| TASK REQUIREMENTS |
Extract exactly the run of lines starting at the line that holds "pole_tube();" and ending at the line that holds "point = shown.matrix_world", both included.

== == ==

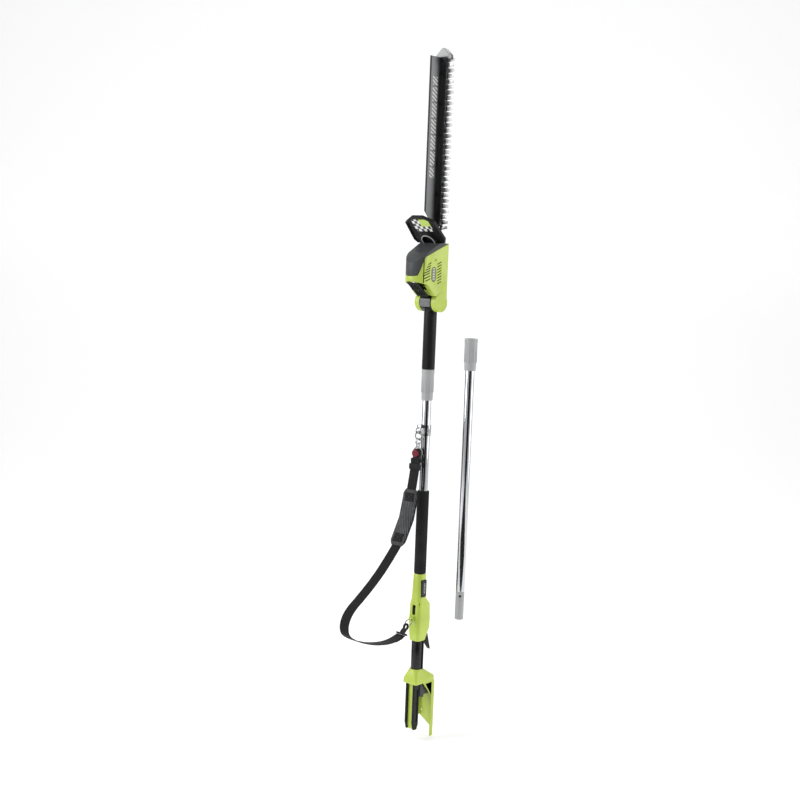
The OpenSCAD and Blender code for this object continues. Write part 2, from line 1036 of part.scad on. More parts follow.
module front_guard() {
    color(black)
        on_guard()
            difference() {
                union() {
                    linear_extrude(guard_t)
                        guard_outline(0);
                    linear_extrude(guard_t + 4)
                        difference() {
                            guard_outline(0);
                            guard_outline(4);
                        }
                    translate([0, guard_eye_y, 0])
                        cylinder(d = 52, h = guard_t + 9);
                }
                translate([0, guard_eye_y, guard_t])
                    cylinder(d = 36, h = far);
                translate([-label_size[0] / 2, label_y, guard_t - label_depth])
                    cube([label_size[0], label_size[1], far]);
                translate([-far / 2, -far / 2, -1])
                    cube([far, far / 2 + 14, far]);
                rotate([guard_tilt - 180, 0, 0])
                    translate([-far / 2, -60 + guard_base[0], -far + nose_z - guard_base[1]])
                        cube([far, far, far]);
            }
}

module guard_label() {
    color("white")
        on_guard()
            translate([-label_size[0] / 2 + clearance, label_y + clearance, guard_t - label_depth])
                cube([label_size[0] - 2 * clearance, label_size[1] - 2 * clearance, label_depth]);
}

// ---------- drive ----------

module gear_plate() {
    color(steel)
        at_pivot()
            difference() {
                block([-30, bar_top_t, gear_z - 52], [30, bar_top_t + 4, nose_z - 4]);
                top_cylinder([0, gear_z], crank_d + 2 * running, bar_top_t - 1, bar_top_t + 5);
                for (x = [-24, 24], z = [gear_z - 44, nose_z - 14])
                    top_cylinder([x, z], 4.5, bar_top_t - 1, bar_top_t + 5);
            }
}

module motor_can() {
    color(steel)
        at_pivot()
            translate([0, -motor_t, 53])
                difference() {
                    cylinder(d = can_d, h = 35);
                    translate([0, 0, 2.5])
                        cylinder(d = can_d - 4, h = 30);
                    translate([0, 0, -1])
                        cylinder(d = 5 + 2 * running, h = 42);
                }
}

module motor_rotor() {
    color("#b06a3a")
        at_pivot()
            translate([0, -motor_t, 0]) {
                translate([0, 0, 51])
                    cylinder(d = 5, h = 37);
                translate([0, 0, 57])
                    cylinder(d = can_d - 8, h = 25);
                translate([0, 0, gear_z - gear_pitch_r - 4])
                    pinion();
                translate([0, 0, 86])
                    cylinder(d = 5, h = gear_z - gear_pitch_r - 4 - 85);
            }
}

module pinion() {
    linear_extrude(7)
        union() {
            circle(pinion_r - 1.6);
            for (i = [0 : pinion_teeth - 1])
                rotate(90 + (i + 0.5) * 360 / pinion_teeth)
                    polygon([[0, -1.5], [pinion_r - 1.6, -1.4], [pinion_r + 1.1, -0.5],
                        [pinion_r + 1.1, 0.5], [pinion_r - 1.6, 1.4], [0, 1.5]]);
        }
}

module drive_gear() {
    step = 360 / gear_teeth;
    color(steel)
        at_pivot()
            difference() {
                union() {
                    top_cylinder([0, gear_z], 2 * gear_pitch_r + 5, gear_top_t - gear_t, gear_top_t);
                    for (i = [0 : gear_teeth - 1])
                        translate([0, -gear_top_t, gear_z])
                            rotate([0, i * step, 0])
                                translate([-0.9, -face_tooth_h, -gear_pitch_r - 1.5])
                                    cube([1.8, face_tooth_h + 1, 3]);
                }
                top_cylinder([0, gear_z], crank_d, 0, far);
            }
}

// shaft with two cams half a turn apart
module crankshaft() {
    color(silver)
        at_pivot() {
            top_cylinder([0, gear_z], crank_d, upper_blade_t - 0.1, gear_top_t);
            top_cylinder([stroke, gear_z], 2 * cam_r, upper_blade_t - blade_t, upper_blade_t);
            top_cylinder([-stroke, gear_z], 2 * cam_r, blade_bottom_t, upper_blade_t - blade_t);
        }
}

// ---------- blades ----------

function bolt_z(i) = teeth_z + 18 + i * bolt_step;

// pair of teeth drawn as one outline across the spine
module tooth_pair(z) {
    root = tooth_pitch * 0.24;
    tip = tooth_pitch * 0.12;
    half = blade_w / 2;
    polygon([[-half, z - tip], [-spine_half, z - root], [spine_half, z - root], [half, z - tip],
        [half, z + tip], [spine_half, z + root], [-spine_half, z + root], [-half, z + tip]]);
}

module blade_outline(shift) {
    slot_d = blade_bolt_d + 2 * clearance + 0.4;
    plate = window_z + 6;
    difference() {
        union() {
            translate([-24, gear_z - plate])
                square([48, 2 * plate]);
            translate([-spine_half, gear_z])
                square([2 * spine_half, teeth_z + teeth_len - gear_z + 2]);
            for (i = [0 : tooth_count - 1])
                tooth_pair(teeth_z + (i + 0.25 + shift) * tooth_pitch);
        }
        translate([-window_x, gear_z - window_z])
            square([2 * window_x, 2 * window_z]);
        for (i = [0 : bolt_count - 1]) {
            translate([-slot_d / 2, bolt_z(i) - stroke - 1])
                square([slot_d, 2 * stroke + 2]);
            for (end = [-1, 1])
                translate([0, bolt_z(i) + end * (stroke + 1)])
                    circle(d = slot_d);
        }
    }
}

module blade(t_top, shift) {
    color(silver)
        at_pivot()
            translate([0, -t_top + blade_t, 0])
                rotate([90, 0, 0])
                    linear_extrude(blade_t)
                        blade_outline(shift);
}

module upper_blade() {
    blade(upper_blade_t, 0);
}

module lower_blade() {
    blade(lower_blade_t, 0.5);
}

module blade_bar() {
    color(steel)
        at_pivot()
            difference() {
                block([-bar_w / 2, bar_top_t - bar_t, bar_start_z],
                    [bar_w / 2, bar_top_t, bar_end_z]);
                for (i = [0 : bolt_count - 1])
                    top_cylinder([0, bolt_z(i)], blade_bolt_d, -far / 2, 0);
            }
}

module blade_bolts() {
    head = bar_top_t + foot_t;
    color(silver)
        at_pivot()
            for (i = [0 : bolt_count - 1]) {
                top_cylinder([0, bolt_z(i)], blade_bolt_d, blade_bottom_t - 3.5, head);
                top_cylinder([0, bolt_z(i)], blade_bolt_d + 4, head, head + 3);
                top_cylinder([0, bolt_z(i)], blade_bolt_d + 5, blade_bottom_t - 3.5,
                    blade_bottom_t - clearance);
            }
}

module deflector() {
    top_t = bar_top_t + deflector_h;
    color(charcoal)
        at_pivot()
            difference() {
                union() {
                    block([plate_x, bar_top_t, deflector_start_z],
                        [12, bar_top_t + foot_t, plate_end_z]);
                    translate([plate_x + foot_t / 2, 0, 0])
                        across(foot_t / 2)
                            polygon([[bar_top_t, deflector_start_z], [bar_top_t, plate_end_z],
                                [top_t - 1, plate_end_z], [top_t, plate_end_z - 1],
                                [top_t, deflector_start_z + 40],
                                [bar_top_t + 8, deflector_start_z]]);
                }
                for (i = [0 : bolt_count - 1])
                    top_cylinder([0, bolt_z(i)], blade_bolt_d, -far / 2, 0);
            }
}

module tip_guard() {
    half = blade_w / 2 - 9;
    floor_t = blade_bottom_t - 4;
    color(light_grey)
        at_pivot()
            difference() {
                translate([0, -floor_t, 0])
                    rotate([90, 0, 0])
                        linear_extrude(bar_top_t + 5 - floor_t)
                            hull() {
                                translate([-half, bar_end_z - 22])
                                    square([2 * half, 10]);
                                translate([0, tip_z - 7])
                                    circle(7, $fn = hull_fn);
                            }
                block([-bar_w / 2, bar_top_t - bar_t, 0], [bar_w / 2, bar_top_t, bar_end_z]);
                block([-half - 1, blade_bottom_t - 0.4, 0],
                    [half + 1, bar_top_t - bar_t - 0.01, teeth_z + teeth_len + 2 + stroke + 1]);
                block([-bar_w, bar_top_t, 0], [bar_w, bar_top_t + 10, plate_end_z + clearance]);
            }
}

// ---------- extension section ----------

module at_extension(z) {
    translate([ext_gap, 0, ext_foot_z + z])
        children();
}

module extension_tube() {
    color(silver)
        at_extension(0)
            tube(pole_d, pole_d - 2 * pole_wall, spigot_len, ext_len + sleeve_overlap);
}

module extension_spigot() {
    color(light_grey)
        at_extension(0)
            difference() {
                spigot(0, spigot_len, pole_d - 2 * pole_wall, 30);
                translate([0, 0, spigot_len - 12])
                    rotate([90, 0, 40])
                        cylinder(d = 7, h = pole_d);
            }
}

module extension_socket() {
    color(light_grey)
        at_extension(spigot_len + ext_len)
            sleeve();
}

module extension_collar() {
    color(light_grey)
        at_extension(spigot_len + ext_len)
            collar();
}

// ---------- nodes ----------

pole_tube();
foam_grip();
socket_insert();
hanger_clamp();
hanger_bolt();
hanger_ring();
handle_shell_left();
handle_shell_right();
handle_screws();
handle_badge();
trigger();
trigger_pin();
trigger_switch();
lock_off_button();
handle_ring();
rear_tube();
battery_lead();
shroud_cap();
shroud_guard_wall();
guide_post();
guide_spine();
terminal_block();
strap_hook();
strap_hook_gate();
quick_release();
release_button();
strap_upper();
strap_pad();
strap_lower();
strap_adjuster();
lower_hook();
coupling_collar();
upper_tube();
upper_spigot();
knuckle();
pivot_pin();
tilt_button();
head_shell_left();
head_shell_right();
head_screws();
side_badges();
motor_cover();
rear_grille();
front_guard();
guard_label();
gear_plate();
motor_can();
motor_rotor();
drive_gear();
crankshaft();
blade_bar();
blade_bolts();
upper_blade();
lower_blade();
deflector();
tip_guard();
extension_tube();
extension_socket();
extension_spigot();
extension_collar();
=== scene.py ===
# %% [markdown]
# A pole hedge trimmer with its shoulder strap and a spare extension section, dressed for a studio picture.
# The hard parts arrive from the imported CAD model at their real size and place. Everything here is about how
# they look: rounded edges, woven and foamed soft parts, and materials with grain, weave and wear.

# %% load the frame
import json
import math

import bpy
from mathutils import Matrix, Vector


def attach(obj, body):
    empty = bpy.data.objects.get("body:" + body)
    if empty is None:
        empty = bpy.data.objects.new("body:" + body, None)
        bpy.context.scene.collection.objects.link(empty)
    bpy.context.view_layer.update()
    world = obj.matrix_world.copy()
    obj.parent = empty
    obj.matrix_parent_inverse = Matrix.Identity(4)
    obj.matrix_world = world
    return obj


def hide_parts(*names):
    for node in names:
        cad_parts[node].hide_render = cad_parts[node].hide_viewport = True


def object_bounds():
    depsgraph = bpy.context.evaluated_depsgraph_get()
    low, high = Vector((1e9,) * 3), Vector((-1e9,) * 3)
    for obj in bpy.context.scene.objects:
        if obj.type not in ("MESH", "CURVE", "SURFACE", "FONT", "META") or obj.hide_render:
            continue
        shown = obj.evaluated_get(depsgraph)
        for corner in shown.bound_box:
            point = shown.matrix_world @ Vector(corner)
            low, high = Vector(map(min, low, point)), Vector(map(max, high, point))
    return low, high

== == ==

| THE OUTPUT |
pole_tube();
foam_grip();
socket_insert();
hanger_clamp();
hanger_bolt();
hanger_ring();
handle_shell_left();
handle_shell_right();
handle_screws();
handle_badge();
trigger();
trigger_pin();
trigger_switch();
lock_off_button();
handle_ring();
rear_tube();
battery_lead();
shroud_cap();
shroud_guard_wall();
guide_post();
guide_spine();
terminal_block();
strap_hook();
strap_hook_gate();
quick_release();
release_button();
strap_upper();
strap_pad();
strap_lower();
strap_adjuster();
lower_hook();
coupling_collar();
upper_tube();
upper_spigot();
knuckle();
pivot_pin();
tilt_button();
head_shell_left();
head_shell_right();
head_screws();
side_badges();
motor_cover();
rear_grille();
front_guard();
guard_label();
gear_plate();
motor_can();
motor_rotor();
drive_gear();
crankshaft();
blade_bar();
blade_bolts();
upper_blade();
lower_blade();
deflector();
tip_guard();
extension_tube();
extension_socket();
extension_spigot();
extension_collar();
=== scene.py ===
# %% [markdown]
# A pole hedge trimmer with its shoulder strap and a spare extension section, dressed for a studio picture.
# The hard parts arrive from the imported CAD model at their real size and place. Everything here is about how
# they look: rounded edges, woven and foamed soft parts, and materials with grain, weave and wear.

# %% load the frame
import json
import math

import bpy
from mathutils import Matrix, Vector


def attach(obj, body):
    empty = bpy.data.objects.get("body:" + body)
    if empty is None:
        empty = bpy.data.objects.new("body:" + body, None)
        bpy.context.scene.collection.objects.link(empty)
    bpy.context.view_layer.update()
    world = obj.matrix_world.copy()
    obj.parent = empty
    obj.matrix_parent_inverse = Matrix.Identity(4)
    obj.matrix_world = world
    return obj


def hide_parts(*names):
    for node in names:
        cad_parts[node].hide_render = cad_parts[node].hide_viewport = True


def object_bounds():
    depsgraph = bpy.context.evaluated_depsgraph_get()
    low, high = Vector((1e9,) * 3), Vector((-1e9,) * 3)
    for obj in bpy.context.scene.objects:
        if obj.type not in ("MESH", "CURVE", "SURFACE", "FONT", "META") or obj.hide_render:
            continue
        shown = obj.evaluated_get(depsgraph)
        for corner in shown.bound_box:
            point = shown.matrix_world @ Vector(corner)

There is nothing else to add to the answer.